— start —

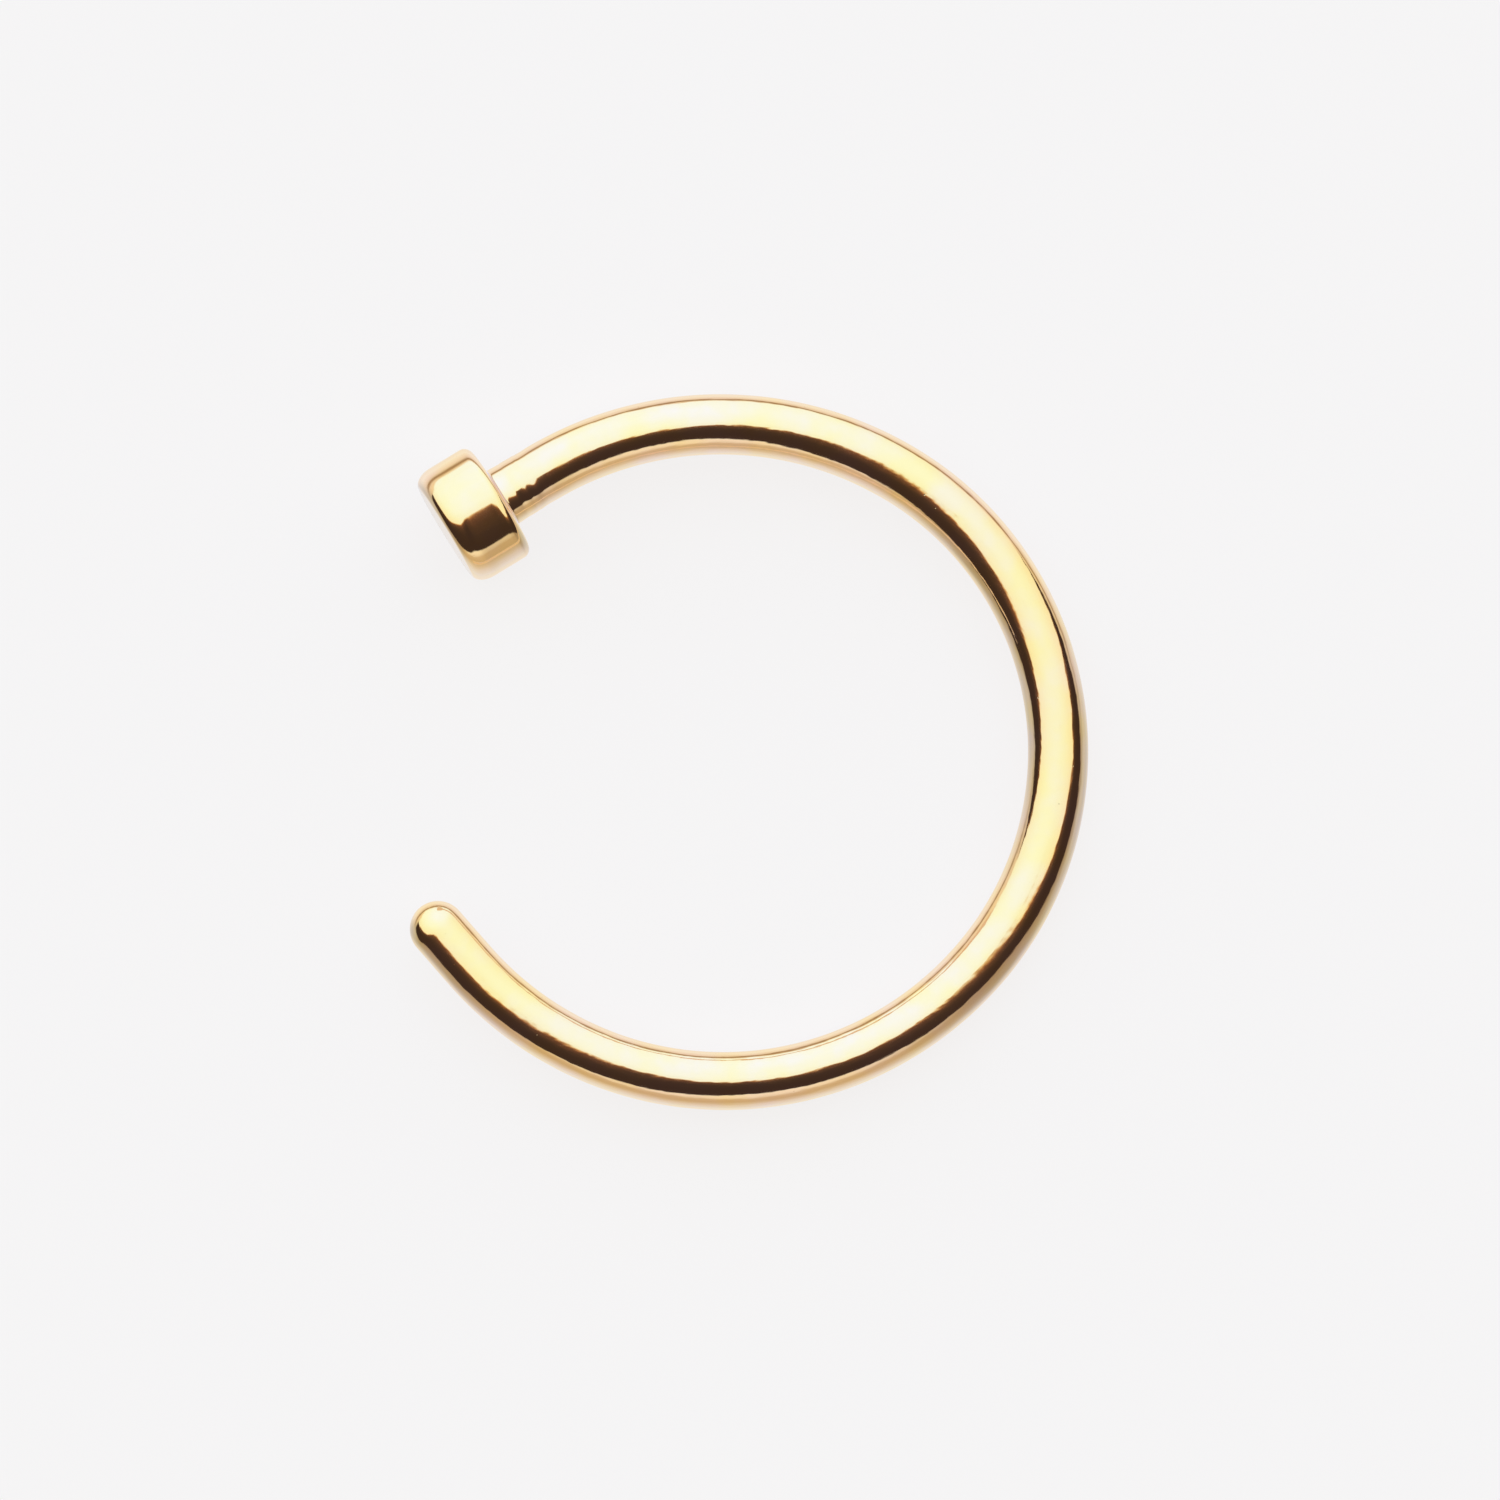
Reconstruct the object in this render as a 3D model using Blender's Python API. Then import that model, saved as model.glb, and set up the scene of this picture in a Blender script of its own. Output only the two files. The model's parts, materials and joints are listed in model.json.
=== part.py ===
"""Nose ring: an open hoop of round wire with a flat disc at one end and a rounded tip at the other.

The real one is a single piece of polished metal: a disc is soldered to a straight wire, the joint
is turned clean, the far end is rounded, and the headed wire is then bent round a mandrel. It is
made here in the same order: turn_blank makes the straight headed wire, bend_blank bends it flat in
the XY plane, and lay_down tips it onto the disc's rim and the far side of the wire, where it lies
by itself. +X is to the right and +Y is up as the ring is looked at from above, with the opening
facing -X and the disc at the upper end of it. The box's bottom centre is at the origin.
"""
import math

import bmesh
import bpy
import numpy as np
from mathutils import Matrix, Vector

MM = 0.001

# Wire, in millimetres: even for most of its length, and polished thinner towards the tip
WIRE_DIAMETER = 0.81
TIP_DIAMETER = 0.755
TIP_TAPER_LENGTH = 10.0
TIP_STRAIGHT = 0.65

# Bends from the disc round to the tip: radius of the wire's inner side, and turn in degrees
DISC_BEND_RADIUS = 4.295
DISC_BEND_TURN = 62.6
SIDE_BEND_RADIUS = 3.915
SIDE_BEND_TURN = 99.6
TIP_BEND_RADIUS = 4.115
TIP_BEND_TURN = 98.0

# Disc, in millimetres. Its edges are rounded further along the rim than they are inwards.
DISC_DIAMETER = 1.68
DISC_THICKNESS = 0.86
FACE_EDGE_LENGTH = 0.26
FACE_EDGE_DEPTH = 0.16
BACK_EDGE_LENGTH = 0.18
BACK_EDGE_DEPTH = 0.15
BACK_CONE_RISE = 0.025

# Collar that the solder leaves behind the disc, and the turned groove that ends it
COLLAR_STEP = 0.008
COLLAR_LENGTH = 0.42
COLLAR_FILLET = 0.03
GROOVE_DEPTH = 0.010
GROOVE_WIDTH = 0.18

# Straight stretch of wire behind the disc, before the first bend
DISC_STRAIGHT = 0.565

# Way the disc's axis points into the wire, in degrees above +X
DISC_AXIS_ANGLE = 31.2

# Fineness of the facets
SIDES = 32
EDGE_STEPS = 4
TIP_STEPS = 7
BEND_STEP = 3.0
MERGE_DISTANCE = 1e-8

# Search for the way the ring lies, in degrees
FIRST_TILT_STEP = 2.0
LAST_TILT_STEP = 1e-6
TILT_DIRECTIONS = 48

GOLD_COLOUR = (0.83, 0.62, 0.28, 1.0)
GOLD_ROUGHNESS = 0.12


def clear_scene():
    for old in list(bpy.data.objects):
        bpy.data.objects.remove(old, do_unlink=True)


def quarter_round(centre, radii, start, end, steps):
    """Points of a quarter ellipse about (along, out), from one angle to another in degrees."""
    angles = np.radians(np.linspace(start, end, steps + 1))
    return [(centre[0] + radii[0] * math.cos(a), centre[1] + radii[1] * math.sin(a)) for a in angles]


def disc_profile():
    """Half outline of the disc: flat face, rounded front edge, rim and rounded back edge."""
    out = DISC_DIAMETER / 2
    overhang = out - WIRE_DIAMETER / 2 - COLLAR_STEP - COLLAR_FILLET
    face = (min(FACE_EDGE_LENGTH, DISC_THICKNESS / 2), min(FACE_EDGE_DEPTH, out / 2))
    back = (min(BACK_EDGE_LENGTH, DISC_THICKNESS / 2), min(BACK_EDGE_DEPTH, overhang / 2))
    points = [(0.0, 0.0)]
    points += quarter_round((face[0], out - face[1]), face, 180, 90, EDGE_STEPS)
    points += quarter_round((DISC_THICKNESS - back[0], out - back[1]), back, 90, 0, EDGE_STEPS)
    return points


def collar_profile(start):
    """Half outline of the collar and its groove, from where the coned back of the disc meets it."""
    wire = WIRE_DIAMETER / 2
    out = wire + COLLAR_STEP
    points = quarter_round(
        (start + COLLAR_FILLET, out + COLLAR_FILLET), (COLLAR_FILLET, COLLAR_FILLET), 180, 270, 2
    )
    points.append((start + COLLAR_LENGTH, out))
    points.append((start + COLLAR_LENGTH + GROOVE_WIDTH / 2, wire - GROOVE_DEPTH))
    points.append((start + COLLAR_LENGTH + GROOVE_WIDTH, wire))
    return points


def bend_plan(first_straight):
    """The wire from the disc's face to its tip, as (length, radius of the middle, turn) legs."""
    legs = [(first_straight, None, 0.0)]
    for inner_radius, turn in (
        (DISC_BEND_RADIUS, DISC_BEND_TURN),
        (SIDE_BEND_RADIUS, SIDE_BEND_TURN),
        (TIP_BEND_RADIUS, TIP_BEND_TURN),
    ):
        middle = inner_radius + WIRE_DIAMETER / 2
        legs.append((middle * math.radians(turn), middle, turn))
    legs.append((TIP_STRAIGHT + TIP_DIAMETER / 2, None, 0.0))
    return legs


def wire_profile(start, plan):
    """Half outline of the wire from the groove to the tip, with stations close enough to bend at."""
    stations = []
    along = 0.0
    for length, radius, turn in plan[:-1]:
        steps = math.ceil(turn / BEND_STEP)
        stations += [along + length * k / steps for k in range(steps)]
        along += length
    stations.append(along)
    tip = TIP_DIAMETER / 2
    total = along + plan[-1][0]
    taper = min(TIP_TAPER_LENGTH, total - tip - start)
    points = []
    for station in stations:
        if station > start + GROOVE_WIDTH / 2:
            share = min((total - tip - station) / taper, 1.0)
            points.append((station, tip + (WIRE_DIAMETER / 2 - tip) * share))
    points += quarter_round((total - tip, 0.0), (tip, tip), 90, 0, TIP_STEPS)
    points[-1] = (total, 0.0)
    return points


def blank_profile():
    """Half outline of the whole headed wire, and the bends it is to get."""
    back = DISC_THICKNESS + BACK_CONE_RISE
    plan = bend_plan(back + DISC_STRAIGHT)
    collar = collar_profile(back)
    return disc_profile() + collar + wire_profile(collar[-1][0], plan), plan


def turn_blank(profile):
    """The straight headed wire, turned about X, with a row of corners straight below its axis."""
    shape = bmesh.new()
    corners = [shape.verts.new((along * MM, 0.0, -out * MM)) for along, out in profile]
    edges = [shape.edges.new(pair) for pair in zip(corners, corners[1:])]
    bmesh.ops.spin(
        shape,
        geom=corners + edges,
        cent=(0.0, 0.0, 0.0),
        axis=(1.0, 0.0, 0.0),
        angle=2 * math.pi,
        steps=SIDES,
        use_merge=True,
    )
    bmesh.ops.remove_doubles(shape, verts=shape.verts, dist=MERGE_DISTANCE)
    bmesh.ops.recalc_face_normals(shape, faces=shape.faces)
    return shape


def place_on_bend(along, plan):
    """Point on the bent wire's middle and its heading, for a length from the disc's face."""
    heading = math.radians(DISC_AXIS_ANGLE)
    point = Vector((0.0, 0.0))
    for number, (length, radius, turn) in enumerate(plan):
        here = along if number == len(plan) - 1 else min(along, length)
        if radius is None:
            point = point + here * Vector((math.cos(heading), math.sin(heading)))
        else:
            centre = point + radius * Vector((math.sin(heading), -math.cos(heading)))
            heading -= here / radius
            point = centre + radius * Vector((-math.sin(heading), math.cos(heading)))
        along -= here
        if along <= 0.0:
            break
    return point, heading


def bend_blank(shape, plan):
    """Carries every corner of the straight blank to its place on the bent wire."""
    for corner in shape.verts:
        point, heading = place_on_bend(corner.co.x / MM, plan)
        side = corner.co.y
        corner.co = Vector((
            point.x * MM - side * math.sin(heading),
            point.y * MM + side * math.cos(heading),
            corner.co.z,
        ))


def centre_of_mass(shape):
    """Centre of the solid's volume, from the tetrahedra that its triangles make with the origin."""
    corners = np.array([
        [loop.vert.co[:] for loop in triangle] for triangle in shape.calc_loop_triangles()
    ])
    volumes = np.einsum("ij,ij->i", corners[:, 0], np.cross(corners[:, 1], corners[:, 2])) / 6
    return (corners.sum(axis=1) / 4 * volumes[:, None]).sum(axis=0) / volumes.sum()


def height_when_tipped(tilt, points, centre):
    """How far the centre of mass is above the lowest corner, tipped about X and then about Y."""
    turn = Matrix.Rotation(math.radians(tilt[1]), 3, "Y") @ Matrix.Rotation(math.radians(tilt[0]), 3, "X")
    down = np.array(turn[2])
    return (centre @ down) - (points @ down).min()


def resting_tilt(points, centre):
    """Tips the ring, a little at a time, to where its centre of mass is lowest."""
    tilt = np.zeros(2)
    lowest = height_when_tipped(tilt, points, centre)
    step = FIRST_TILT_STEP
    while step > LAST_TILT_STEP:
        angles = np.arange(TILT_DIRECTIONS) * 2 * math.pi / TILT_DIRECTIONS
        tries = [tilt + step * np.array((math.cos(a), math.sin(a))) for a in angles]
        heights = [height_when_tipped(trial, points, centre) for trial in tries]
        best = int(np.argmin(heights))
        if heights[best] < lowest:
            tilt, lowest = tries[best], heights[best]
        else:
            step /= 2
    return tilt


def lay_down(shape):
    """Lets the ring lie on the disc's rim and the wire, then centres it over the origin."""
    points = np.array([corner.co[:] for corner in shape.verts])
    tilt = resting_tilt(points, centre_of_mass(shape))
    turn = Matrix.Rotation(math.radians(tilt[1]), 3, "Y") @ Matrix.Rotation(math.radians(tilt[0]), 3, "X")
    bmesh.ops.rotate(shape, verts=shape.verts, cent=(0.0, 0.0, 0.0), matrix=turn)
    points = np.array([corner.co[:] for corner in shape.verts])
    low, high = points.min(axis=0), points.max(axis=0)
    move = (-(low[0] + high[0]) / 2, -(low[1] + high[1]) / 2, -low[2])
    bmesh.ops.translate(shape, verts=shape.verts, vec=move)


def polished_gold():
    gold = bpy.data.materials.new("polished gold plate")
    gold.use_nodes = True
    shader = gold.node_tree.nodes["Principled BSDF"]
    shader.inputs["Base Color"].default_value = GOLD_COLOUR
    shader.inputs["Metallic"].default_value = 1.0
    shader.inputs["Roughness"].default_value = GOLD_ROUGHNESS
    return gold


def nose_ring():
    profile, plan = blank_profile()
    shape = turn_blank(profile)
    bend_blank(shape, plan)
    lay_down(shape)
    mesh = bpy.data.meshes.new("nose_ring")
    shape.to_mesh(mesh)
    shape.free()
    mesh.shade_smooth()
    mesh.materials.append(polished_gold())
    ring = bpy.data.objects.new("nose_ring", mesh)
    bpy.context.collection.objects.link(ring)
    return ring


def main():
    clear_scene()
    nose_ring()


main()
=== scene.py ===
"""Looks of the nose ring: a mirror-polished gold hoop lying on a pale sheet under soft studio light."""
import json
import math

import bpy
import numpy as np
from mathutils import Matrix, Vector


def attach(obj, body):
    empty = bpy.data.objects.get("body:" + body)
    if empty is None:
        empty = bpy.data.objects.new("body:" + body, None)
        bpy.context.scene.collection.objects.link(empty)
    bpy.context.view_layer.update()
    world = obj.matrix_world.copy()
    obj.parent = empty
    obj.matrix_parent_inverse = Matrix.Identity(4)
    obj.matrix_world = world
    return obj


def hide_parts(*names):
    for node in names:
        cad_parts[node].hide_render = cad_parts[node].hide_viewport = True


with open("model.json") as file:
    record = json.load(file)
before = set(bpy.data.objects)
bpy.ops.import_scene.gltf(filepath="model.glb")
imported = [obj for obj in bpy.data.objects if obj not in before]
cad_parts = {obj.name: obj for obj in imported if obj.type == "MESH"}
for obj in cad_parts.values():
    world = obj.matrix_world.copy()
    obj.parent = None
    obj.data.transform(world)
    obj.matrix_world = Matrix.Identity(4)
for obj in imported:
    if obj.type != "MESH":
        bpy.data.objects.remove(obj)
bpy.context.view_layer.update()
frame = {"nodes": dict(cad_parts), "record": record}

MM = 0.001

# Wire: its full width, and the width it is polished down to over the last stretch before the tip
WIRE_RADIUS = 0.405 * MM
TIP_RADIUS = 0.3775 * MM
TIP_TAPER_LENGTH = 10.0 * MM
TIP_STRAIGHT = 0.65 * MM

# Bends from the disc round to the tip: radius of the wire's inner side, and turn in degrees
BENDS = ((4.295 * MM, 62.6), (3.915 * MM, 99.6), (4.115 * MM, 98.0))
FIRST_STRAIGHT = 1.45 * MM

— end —

■ What is needed
Repeat, word for word, only the lines from the line holding "mesh.materials.append(polished_gold())" through the line holding "record = json.load(file)", with both of those lines included.

■ Written answer
    mesh.materials.append(polished_gold())
    ring = bpy.data.objects.new("nose_ring", mesh)
    bpy.context.collection.objects.link(ring)
    return ring


def main():
    clear_scene()
    nose_ring()


main()
=== scene.py ===
"""Looks of the nose ring: a mirror-polished gold hoop lying on a pale sheet under soft studio light."""
import json
import math

import bpy
import numpy as np
from mathutils import Matrix, Vector


def attach(obj, body):
    empty = bpy.data.objects.get("body:" + body)
    if empty is None:
        empty = bpy.data.objects.new("body:" + body, None)
        bpy.context.scene.collection.objects.link(empty)
    bpy.context.view_layer.update()
    world = obj.matrix_world.copy()
    obj.parent = empty
    obj.matrix_parent_inverse = Matrix.Identity(4)
    obj.matrix_world = world
    return obj


def hide_parts(*names):
    for node in names:
        cad_parts[node].hide_render = cad_parts[node].hide_viewport = True


with open("model.json") as file:
    record = json.load(file)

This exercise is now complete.